Further, after the EU chooses its approach towards foreign direct investment, many issues will arise regarding the substance of the new rules. Regarding content, the EU could adhere to the dominant approach of the EU Member States’ model BITs. Alternatively, the EU could use the approach of states such as the USA, the current model BIT of which, although five times more extensive and accordingly also more sophisticated that the European ones, often provides lesser strength regarding investment protection. A connected issue is that the investor–state dispute resolution mechanism will be questioned.

How will these questions be met considering the EU Commission’s main expertise lies in the field of trade? The rapid developments of international investment law especially during the past 6–10 years will not be familiar to all decision-makers and negotiators within the EU.

Unfortunately, the time to meet this challenge is short. The current investment protection systems of the Member States are remarkably divergent: two thirds of all Member States have only concluded at most 70 BITs, and some have only concluded 20. At the same time, as of January 2010, 127 of Germany’s BITs were currently in force. Accordingly, the major problem lies in the fact that, owing to a lack of investment treaties, some Member States are by far less attractive for foreign direct investments than others. This makes the situation particularly grave for the Member States within eastern Europe which are seeking foreign direct investments but lack existing investment treaties which would influence the willingness to invest within those states. Numerically speaking, if every Member State were to enjoy the same the number of BITs as Germany, an additional 2000 treaties would need to be concluded.

The EU must fill this existing vacuum of protection. And considering that – as indicated – there are many capital-importing countries within the EU which are in urgent need of investments, this should be done quickly. This is particularly true if one considers that the current investment flows move particularly towards emerging markets and not the EU.

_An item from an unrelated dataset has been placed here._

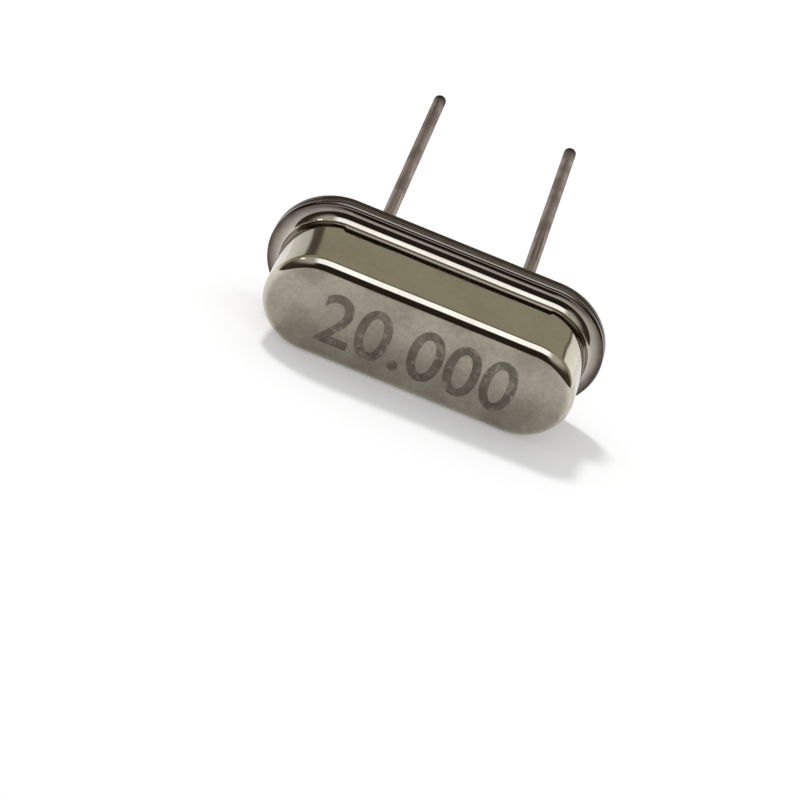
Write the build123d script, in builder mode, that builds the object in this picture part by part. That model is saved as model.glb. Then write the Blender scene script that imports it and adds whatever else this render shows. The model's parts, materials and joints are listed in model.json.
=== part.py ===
from build123d import *
import os
from math import asin, atan2, cos, hypot, sin, sqrt

# A low-profile quartz crystal unit: a drawn metal can welded to a flanged base,
# with two round leads in glass seals. Inside, two folded clips on the lead heads
# hold a thin strip of quartz. The unit lies on one long side. Sizes in millimetres.

# Drawn can
can_length = 10.05
can_width = 3.30
overall_height = 3.50
sheet = 0.25
top_radius = 0.42
root_radius = 0.15
rim_width = 0.50
rim_radius = 0.10
seam_chamfer = 0.06

# Base
base_flange = 0.30
platform_rise = 0.55
platform_gap = 0.10
platform_chamfer = 0.10
recess_border = 0.35
recess_depth = 0.30
recess_chamfer = 0.08

# Leads and their glass seals
lead_pitch = 4.88
lead_diameter = 0.43
lead_length = 12.70
tip_chamfer = 0.08
tin_coat = 0.015
bare_length = 0.10
coat_fade = 0.65
seal_diameter = 1.40
seal_dish = 0.06
head_diameter = 0.80
head_thickness = 0.12
head_chamfer = 0.03
head_gap = 0.15

# Quartz strip
strip_end_gap = 0.80
strip_side_gap = 0.50
strip_thickness = 0.10
strip_corner = 0.15
bond_film = 0.04

# Folded clips
clip_thickness = 0.10
clip_width = 1.30
fold_radius = 0.10
foot_inner_reach = 0.42
riser_reach = 0.62
shelf_rise = 0.75
stop_gap = 0.22
lip_rise = 0.30
waist_radius = 0.28
key_hole = 0.50
key_inset = 0.50

# Electrode films
film = 0.02
electrode_length = 4.20
electrode_side_gap = 0.20
tab_width = 0.60
tab_setback = 0.10

# Conductive adhesive
adhesive_grip = 0.55
adhesive_width = 0.95
adhesive_cover = 0.14
adhesive_chamfer = 0.08

# Sizes that follow from those above
flange_length = can_length + 2 * rim_width
flange_width = can_width + 2 * rim_width
inner_length = can_length - 2 * sheet
inner_width = can_width - 2 * sheet
cover_height = overall_height - base_flange
platform_top = base_flange + platform_rise
wire_diameter = lead_diameter - 2 * tin_coat
head_base = platform_top + head_gap
head_top = head_base + head_thickness
shelf_top = head_top + clip_thickness + shelf_rise
strip_base = shelf_top + bond_film
strip_top = strip_base + strip_thickness
strip_length = inner_length - 2 * strip_end_gap
strip_width = inner_width - 2 * strip_side_gap
electrode_width = strip_width - 2 * electrode_side_gap
lip_face = strip_length / 2 + stop_gap
bend_flat = (root_radius + sheet) * (2 - sqrt(2))

# Resting pose: the flange rim and the lower top edge of the can touch the surface.
# Each is a round edge, seen here in the cross-section as a circle at a height
# above the base and a distance out from the middle.
rim_height = base_flange + sheet - rim_radius
rim_out = flange_width / 2 - rim_radius
brow_height = overall_height - top_radius
brow_out = can_width / 2 - top_radius
rise = rim_out - brow_out
run = brow_height - rim_height
tilt = atan2(rise, run) - asin((top_radius - rim_radius) / hypot(rise, run))

# The seat is the plane that the base rests on when fitted to a board. Its Z runs
# from the base to the flat top of the can, and its X along the can.
front_reach = brow_out * sin(tilt) + brow_height * cos(tilt) + top_radius
tip_out = lead_diameter / 2 - tip_chamfer
back_reach = tip_out * sin(tilt) + lead_length * cos(tilt)
seat_y = (front_reach - back_reach) / 2
seat_z = rim_out * cos(tilt) + rim_height * sin(tilt) + rim_radius
seat = Plane(origin=(0, seat_y, seat_z), x_dir=(1, 0, 0), z_dir=(0, -cos(tilt), -sin(tilt)))
up = Axis(seat.origin, seat.z_dir)

# The section plane cuts the unit along its length: X along the can, Y up from the seat.
section = Plane(origin=seat.origin, x_dir=seat.x_dir, z_dir=-seat.y_dir)

sides = {"left": -1, "right": 1}
lead_axes = {
    name: Axis(section.from_local_coords((side * lead_pitch / 2, 0, 0)), seat.z_dir)
    for name, side in sides.items()
}
os.makedirs("parts", exist_ok=True)


def level_faces(piece):
    """The flat faces that are parallel to the seat, lowest first."""
    return piece.faces().filter_by(up).sort_by(up)


# Cover: the drawn can with its welding flange
with BuildPart() as cover:
    with BuildSketch(seat.offset(base_flange)):
        SlotOverall(flange_length, flange_width)
    extrude(amount=sheet)
    with BuildSketch(seat.offset(base_flange)):
        SlotOverall(can_length, can_width)
    extrude(amount=cover_height)
    fillet(level_faces(cover)[-1].edges(), top_radius)
    fillet(level_faces(cover)[1].inner_wires().edges(), root_radius)
    with BuildSketch(seat.offset(base_flange)):
        SlotOverall(inner_length, inner_width)
    extrude(amount=cover_height - sheet, mode=Mode.SUBTRACT)
    chamfer(level_faces(cover)[2].edges(), top_radius - sheet)
    chamfer(level_faces(cover)[0].inner_wires().edges(), bend_flat)
    chamfer(level_faces(cover)[0].outer_wire().edges(), seam_chamfer)
    fillet(level_faces(cover)[1].outer_wire().edges(), rim_radius)
cover.part.label = "cover"
export_step(cover.part, "parts/cover.step")

# Base plate: flange, raised platform inside the can, and a recess underneath
with BuildPart() as base_plate:
    with BuildSketch(seat):
        SlotOverall(flange_length, flange_width)
    extrude(amount=base_flange)
    chamfer(level_faces(base_plate).edges(), seam_chamfer)
    with BuildSketch(seat.offset(base_flange)):
        SlotOverall(inner_length - 2 * platform_gap, inner_width - 2 * platform_gap)
    extrude(amount=platform_rise)
    chamfer(level_faces(base_plate)[-1].edges(), platform_chamfer)
    with BuildSketch(seat):
        inset = platform_gap + recess_border
        SlotOverall(inner_length - 2 * inset, inner_width - 2 * inset)
    extrude(amount=recess_depth, mode=Mode.SUBTRACT)
    chamfer(level_faces(base_plate)[1].edges(), recess_chamfer)
    with BuildSketch(seat):
        with GridLocations(lead_pitch, 0, 2, 1):
            Circle(seal_diameter / 2)
    extrude(amount=platform_top, mode=Mode.SUBTRACT)
base_plate.part.label = "base_plate"
export_step(base_plate.part, "parts/base_plate.step")

# Glass seals: beads fused into the base round each lead, dished where they show
for name, side in sides.items():
    with BuildPart() as glass_seal:
        with BuildSketch(section):
            with BuildLine():
                lead_edge = side * (lead_pitch + wire_diameter) / 2
                hole_edge = side * (lead_pitch + seal_diameter) / 2
                middle = (lead_edge + hole_edge) / 2
                bottom = ThreePointArc(
                    (lead_edge, recess_depth), (middle, recess_depth + seal_dish), (hole_edge, recess_depth)
                )
                Polyline(bottom @ 1, (hole_edge, platform_top), (lead_edge, platform_top), bottom @ 0)
            make_face()
        revolve(axis=lead_axes[name])
    glass_seal.part.label = f"glass_seal_{name}"
    export_step(glass_seal.part, f"parts/glass_seal_{name}.step")

# Leads: bare wire through the glass, with a flat nail head inside. Outside, a coat of
# tin fades in just below the base and runs down to the tip
for name, side in sides.items():
    with BuildPart() as lead:
        with BuildSketch(section):
            with BuildLine():
                lead_axis = side * lead_pitch / 2
                Polyline(
                    (lead_axis, -lead_length),
                    (lead_axis + side * lead_diameter / 2, -lead_length),
                    (lead_axis + side * lead_diameter / 2, -bare_length - coat_fade),
                    (lead_axis + side * wire_diameter / 2, -bare_length),
                    (lead_axis + side * wire_diameter / 2, head_base),
                    (lead_axis + side * head_diameter / 2, head_base),
                    (lead_axis + side * head_diameter / 2, head_top),
                    (lead_axis, head_top),
                    close=True,
                )
            make_face()
        revolve(axis=lead_axes[name])
        chamfer(level_faces(lead)[0].edges(), tip_chamfer)
        chamfer(level_faces(lead)[-1].edges(), head_chamfer)
    lead.part.label = f"lead_{name}"
    export_step(lead.part, f"parts/lead_{name}.step")

# Quartz strip: lies level across the two clips, with small rounded corners
with BuildPart() as quartz_strip:
    with BuildSketch(seat.offset(strip_base)):
        RectangleRounded(strip_length, strip_width, strip_corner)
    extrude(amount=strip_thickness)
quartz_strip.part.label = "quartz_strip"
export_step(quartz_strip.part, "parts/quartz_strip.step")

# Electrodes: a film on each face, with a tab that runs out to one end of the strip
electrodes = {}
for name, base, side in (("top", strip_top, -1), ("bottom", strip_base - film, 1)):
    with BuildPart() as electrode:
        with BuildSketch(seat.offset(base)):
            Rectangle(electrode_length, electrode_width)
            tab_reach = strip_length / 2 - tab_setback
            with Locations((side * tab_reach / 2, 0)):
                Rectangle(tab_reach, tab_width)
        extrude(amount=film)
    electrode.part.label = f"electrode_{name}"
    export_step(electrode.part, f"parts/electrode_{name}.step")
    electrodes[name] = electrode.part

# Clips: a sheet strip folded into a foot on the lead head, a riser, a shelf
# under the end of the quartz, and a lip that stops it
clips = {}
for name, side in sides.items():
    with BuildPart() as clip:
        with BuildSketch(section):
            with BuildLine():
                foot_end = side * (lead_pitch / 2 - foot_inner_reach)
                riser = side * (lead_pitch / 2 + riser_reach)
                lip = side * (lip_face + clip_thickness / 2)
                foot_level = head_top + clip_thickness / 2
                shelf_level = shelf_top - clip_thickness / 2
                FilletPolyline(
                    (foot_end, foot_level),
                    (riser, foot_level),
                    (riser, shelf_level),
                    (lip, shelf_level),
                    (lip, shelf_level + lip_rise),
                    radius=fold_radius + clip_thickness / 2,
                )
            trace(line_width=clip_thickness)
        extrude(amount=clip_width / 2, both=True)
        with BuildSketch(seat.offset(head_top)):
            with Locations((riser, clip_width / 2), (riser, -clip_width / 2)):
                Circle(waist_radius)
            with Locations((side * (strip_length / 2 - key_inset), 0)):
                Circle(key_hole / 2)
        extrude(amount=shelf_top + lip_rise, mode=Mode.SUBTRACT)
    clip.part.label = f"clip_{name}"
    export_step(clip.part, f"parts/clip_{name}.step")
    clips[name] = clip.part

# Conductive adhesive: a rounded dot over each end of the strip, down to the clip
for name, side in sides.items():
    with BuildPart() as adhesive:
        with BuildSketch(seat.offset(shelf_top)):
            inner_end = strip_length / 2 - adhesive_grip
            with Locations((side * (inner_end + lip_face) / 2, 0)):
                RectangleRounded(lip_face - inner_end, adhesive_width, adhesive_chamfer)
        extrude(amount=bond_film + strip_thickness + adhesive_cover)
        chamfer(level_faces(adhesive)[-1].edges(), adhesive_chamfer)
        add(quartz_strip.part, mode=Mode.SUBTRACT)
        add(electrodes["top"], mode=Mode.SUBTRACT)
        add(electrodes["bottom"], mode=Mode.SUBTRACT)
        add(clips[name], mode=Mode.SUBTRACT)
    adhesive.part.label = f"adhesive_{name}"
    export_step(adhesive.part, f"parts/adhesive_{name}.step")
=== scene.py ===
import json
import math

import bmesh
import bpy
from bpy.props import FloatProperty, FloatVectorProperty, IntProperty, PointerProperty, StringProperty
from mathutils import Matrix, Vector


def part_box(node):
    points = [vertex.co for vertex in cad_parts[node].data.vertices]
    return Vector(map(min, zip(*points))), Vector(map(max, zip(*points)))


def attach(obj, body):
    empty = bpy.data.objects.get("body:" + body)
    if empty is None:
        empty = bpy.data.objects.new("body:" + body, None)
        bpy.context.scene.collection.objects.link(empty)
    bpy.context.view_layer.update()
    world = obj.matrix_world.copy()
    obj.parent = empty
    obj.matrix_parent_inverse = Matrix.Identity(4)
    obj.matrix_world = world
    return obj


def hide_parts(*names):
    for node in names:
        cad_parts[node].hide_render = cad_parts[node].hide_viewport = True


bl_info = {
    "name": "Quartz crystal unit",
    "version": (1, 0, 0),
    "blender": (4, 5, 0),
    "location": "3D View > Sidebar > Crystal",
    "description": "Dresses a low metal-can quartz crystal: can, base, seals, leads, digits and studio",
    "category": "Object",
}

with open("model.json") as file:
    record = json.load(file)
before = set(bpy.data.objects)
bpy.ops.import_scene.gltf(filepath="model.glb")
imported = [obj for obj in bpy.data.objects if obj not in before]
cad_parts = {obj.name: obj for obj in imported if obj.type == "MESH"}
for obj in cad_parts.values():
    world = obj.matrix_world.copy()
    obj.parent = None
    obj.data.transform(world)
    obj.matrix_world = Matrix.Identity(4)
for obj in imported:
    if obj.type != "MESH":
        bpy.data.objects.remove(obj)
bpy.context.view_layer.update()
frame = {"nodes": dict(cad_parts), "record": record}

MM = 0.001
NEAR = 0.002 * MM
SHARP_ANGLE = math.radians(35.0)
SIDES = {"left": -1, "right": 1}
mounts = {mount["name"]: mount for mount in frame["record"]["mounts"]}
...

Against this background it seems by far more unreasonable to advise the EU to follow a bilateral approach than to consider a multilateral one. The former would require so much time that the competence would be rendered unusable.

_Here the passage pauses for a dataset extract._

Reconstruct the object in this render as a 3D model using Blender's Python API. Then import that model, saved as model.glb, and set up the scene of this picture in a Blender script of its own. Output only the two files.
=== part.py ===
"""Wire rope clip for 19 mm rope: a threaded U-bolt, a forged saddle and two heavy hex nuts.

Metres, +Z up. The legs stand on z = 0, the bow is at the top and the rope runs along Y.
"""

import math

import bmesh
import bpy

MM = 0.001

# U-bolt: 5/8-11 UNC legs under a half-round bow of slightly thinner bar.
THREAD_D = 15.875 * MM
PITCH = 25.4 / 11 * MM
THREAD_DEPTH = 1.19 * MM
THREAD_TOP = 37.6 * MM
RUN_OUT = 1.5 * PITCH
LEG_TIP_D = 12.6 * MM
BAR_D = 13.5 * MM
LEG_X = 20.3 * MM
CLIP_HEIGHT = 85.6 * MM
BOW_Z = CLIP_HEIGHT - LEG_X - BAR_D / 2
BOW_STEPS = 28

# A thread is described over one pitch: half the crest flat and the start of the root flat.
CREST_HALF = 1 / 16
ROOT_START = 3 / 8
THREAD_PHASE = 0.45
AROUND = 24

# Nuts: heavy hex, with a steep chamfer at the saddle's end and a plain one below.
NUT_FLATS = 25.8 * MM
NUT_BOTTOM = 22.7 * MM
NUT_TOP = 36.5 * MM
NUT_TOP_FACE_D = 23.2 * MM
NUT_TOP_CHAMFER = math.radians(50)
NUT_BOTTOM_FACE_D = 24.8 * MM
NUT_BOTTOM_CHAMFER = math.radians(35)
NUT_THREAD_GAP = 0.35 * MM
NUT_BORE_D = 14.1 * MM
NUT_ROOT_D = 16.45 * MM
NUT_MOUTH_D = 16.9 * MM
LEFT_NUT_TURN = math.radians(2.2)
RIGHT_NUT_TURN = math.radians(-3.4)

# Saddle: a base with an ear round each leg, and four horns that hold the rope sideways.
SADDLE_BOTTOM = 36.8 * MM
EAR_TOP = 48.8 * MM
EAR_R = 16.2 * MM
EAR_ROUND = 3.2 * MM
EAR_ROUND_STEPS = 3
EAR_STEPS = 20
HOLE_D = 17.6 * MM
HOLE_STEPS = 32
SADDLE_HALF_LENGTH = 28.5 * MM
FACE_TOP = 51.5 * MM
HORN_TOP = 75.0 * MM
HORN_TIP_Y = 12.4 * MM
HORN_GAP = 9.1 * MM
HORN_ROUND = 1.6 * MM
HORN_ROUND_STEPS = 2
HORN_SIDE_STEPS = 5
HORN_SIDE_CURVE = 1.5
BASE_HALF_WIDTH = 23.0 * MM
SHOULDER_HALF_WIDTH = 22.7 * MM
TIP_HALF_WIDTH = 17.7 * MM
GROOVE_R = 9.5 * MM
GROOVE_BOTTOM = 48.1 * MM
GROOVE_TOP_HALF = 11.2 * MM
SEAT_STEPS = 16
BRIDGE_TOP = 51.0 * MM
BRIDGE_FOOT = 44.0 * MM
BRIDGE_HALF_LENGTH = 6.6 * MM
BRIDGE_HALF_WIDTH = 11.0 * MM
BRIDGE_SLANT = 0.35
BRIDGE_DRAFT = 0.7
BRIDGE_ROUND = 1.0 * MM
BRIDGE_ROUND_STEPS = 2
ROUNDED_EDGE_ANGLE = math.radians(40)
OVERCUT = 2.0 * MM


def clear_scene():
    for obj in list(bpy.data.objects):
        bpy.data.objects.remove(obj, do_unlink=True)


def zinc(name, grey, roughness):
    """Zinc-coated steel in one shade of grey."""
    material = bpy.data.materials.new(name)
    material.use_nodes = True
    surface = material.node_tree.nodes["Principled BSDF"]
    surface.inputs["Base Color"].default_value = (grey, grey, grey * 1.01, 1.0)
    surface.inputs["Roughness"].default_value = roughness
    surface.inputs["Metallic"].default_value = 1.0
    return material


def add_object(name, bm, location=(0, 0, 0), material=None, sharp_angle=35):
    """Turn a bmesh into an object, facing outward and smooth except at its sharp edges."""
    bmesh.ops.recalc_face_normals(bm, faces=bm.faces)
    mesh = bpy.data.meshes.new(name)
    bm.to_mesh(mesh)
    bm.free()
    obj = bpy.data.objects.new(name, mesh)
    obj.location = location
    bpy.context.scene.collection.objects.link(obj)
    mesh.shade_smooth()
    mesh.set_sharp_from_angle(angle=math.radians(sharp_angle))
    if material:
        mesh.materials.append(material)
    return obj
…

Considering a multilateral approach seems prima facie daring. The last two attempts undertaken in this respect within the OECD and the WTO have failed. However, the situation for the EU is different. For third states, it is very attractive to conclude a treaty with 27 states at once rather than with each state individually. This gives the EU great bargaining power. The EU could invite third states to sign a treaty upon which the EU and its Member States have already agreed: a Europe-based open investment treaty. For the EU it seems a viable approach, especially considering that the alternative option of bilateral agreements is by no means excluded.

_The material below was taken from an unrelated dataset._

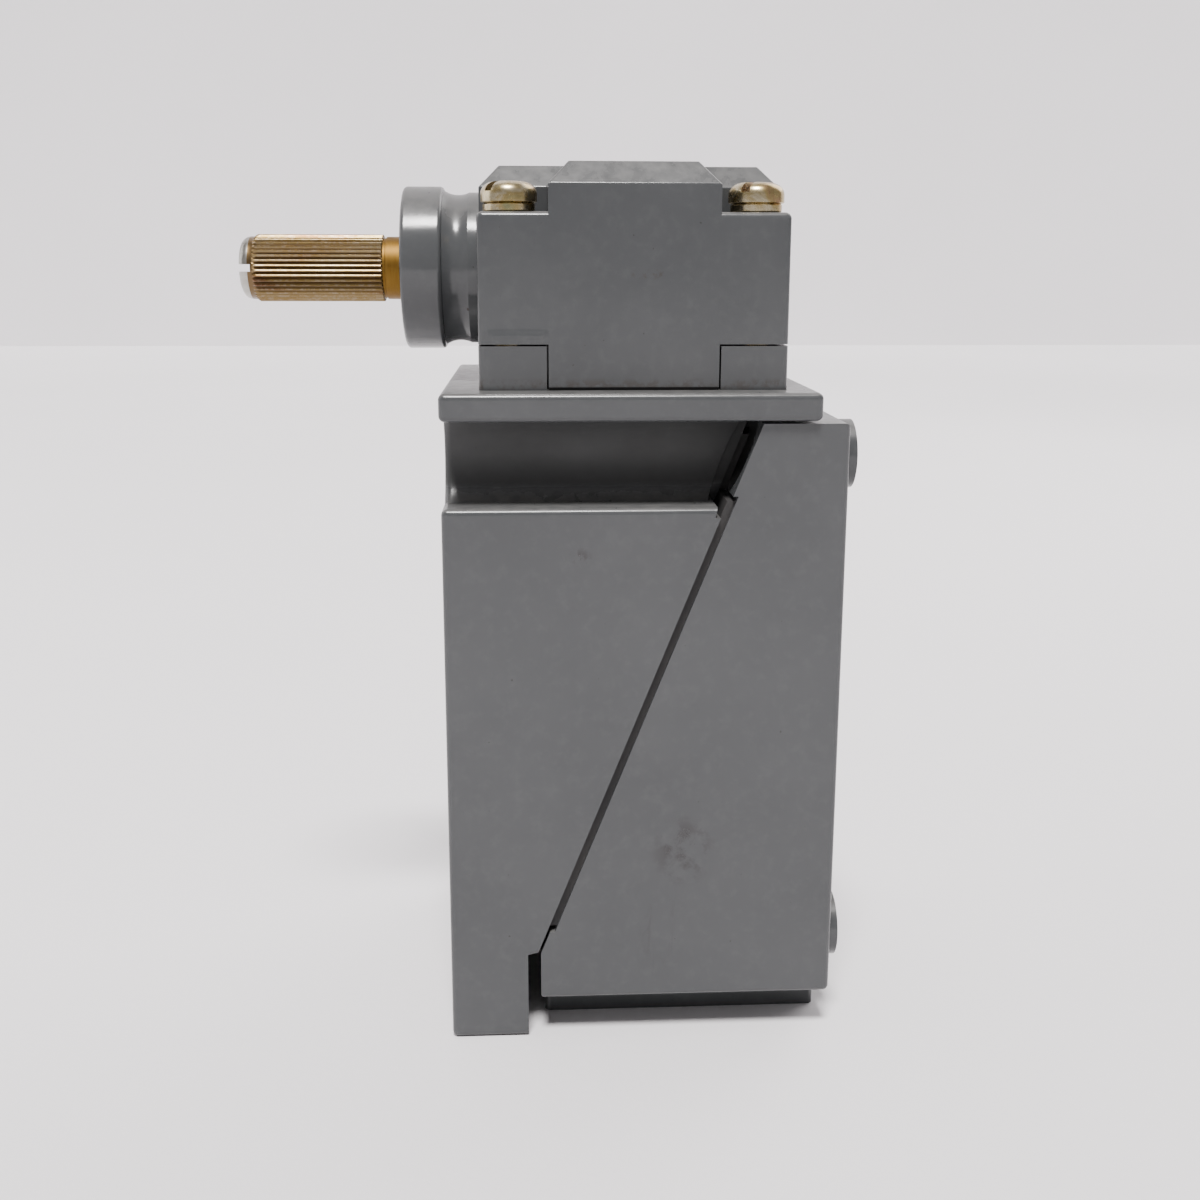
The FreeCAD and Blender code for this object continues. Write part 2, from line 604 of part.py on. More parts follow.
# ---------------------------------------------------------------- switch body
def wide_block():
    """Full-width lower part with its upright leg and sloping joint face."""
    front_gap = -JOINT_GAP
    wide = slab_x(
        [
            (FRONT_Y, LEDGE_Z),
            (FRONT_Y, BASE_Z),
            (LEG_BACK_Y, BASE_Z),
            (LEG_BACK_Y, LEG_TOP_Z),
            (rim_y(LEG_TOP_Z + 0.3, front_gap), LEG_TOP_Z + 0.3),
            (rim_y(LEDGE_Z, front_gap), LEDGE_Z),
        ],
        -HALF_W,
        HALF_W,
    )
    wide = rounded(
        wide,
        EDGE_R,
        lambda mid, way: mid.y < FRONT_Y + 0.1 or mid.z < BASE_Z + 0.1 or (
            mid.z > LEDGE_Z - 0.1 and abs(way.y) > 0.9
        ),
    )
    step = slab_x(
        [
            (rim_y(LEDGE_STEP_Z, front_gap - 0.5), LEDGE_STEP_Z + 0.3),
            (rim_y(LEDGE_STEP_Z, front_gap + 1), LEDGE_STEP_Z),
            (rim_y(LEDGE_Z, front_gap + 1), LEDGE_Z + 1),
            (rim_y(LEDGE_Z, front_gap - 0.5), LEDGE_Z + 1),
        ],
        -HALF_W - 1,
        HALF_W + 1,
    )
    return wide.cut(step)


def neck():
    """Narrower part under the flange, relieved beside the joint on both flanks."""
    front_y = FRONT_Y + NECK_SETBACK
    joint = [(rim_y(LEDGE_Z - 2, -JOINT_GAP), LEDGE_Z - 2), (rim_y(FLANGE_Z0, -JOINT_GAP), FLANGE_Z0)]
    top = [(rim_y(FLANGE_Z0, -JOINT_GAP), FLANGE_Z0 + 1)]
    body = slab_x([(front_y, FLANGE_Z0 + 1), (front_y, LEDGE_Z - 2)] + joint + top, -NECK_HALF, NECK_HALF)
    half_h = (FLANGE_Z0 - LEDGE_Z) / 2
    scoop_r = (half_h ** 2 + NECK_SCOOP ** 2) / (2 * NECK_SCOOP)
    scoop_z = LEDGE_Z + half_h
    scoop_x = NECK_HALF - NECK_SCOOP + scoop_r
    body = body.cut([rod_y(side * scoop_x, scoop_z, scoop_r, FRONT_Y, BACK_Y) for side in (-1, 1)])
    body = rounded(body, NECK_EDGE_R, lambda mid, way: mid.y < front_y + 0.1 and abs(mid.z - scoop_z) < 0.5 and (
        abs(way.z) > 0.9
    ))
    reliefs = []
    for side in (-1, 1):
        x0, x1 = sorted((side * TONGUE_HALF, side * (NECK_HALF + 1)))
        reliefs.append(slope_slab(-JOINT_GAP - NECK_RELIEF, 1, LEDGE_Z - 3, FLANGE_Z0 + 2, x0, x1))
    return body.cut(reliefs)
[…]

Regarding international investment law in its entirety, a multilateral agreement could bring about the needed legal certainty which has not been achieved thus far. For this reason, a multilateral option could prove to be an expedient solution to the problem of the lacking legal certainty and should seriously be considered. There have already been proposals on how such a solution could look. UNCTAD regards a multilateral solution as ideal. Perhaps policy-makers and government representatives – if permitted to express their personal views – would also feel the same. In fact, one might wonder why EU Member States such as Germany, France, the UK, and others should not have a major interest in investments being made also within the smaller partners, now that they have decided to share their economic fates with one another. The EU needs a reliable investment protection environment and the Treaty of Lisbon opens the window of opportunity to bring about such a system by way of a multilateral agreement.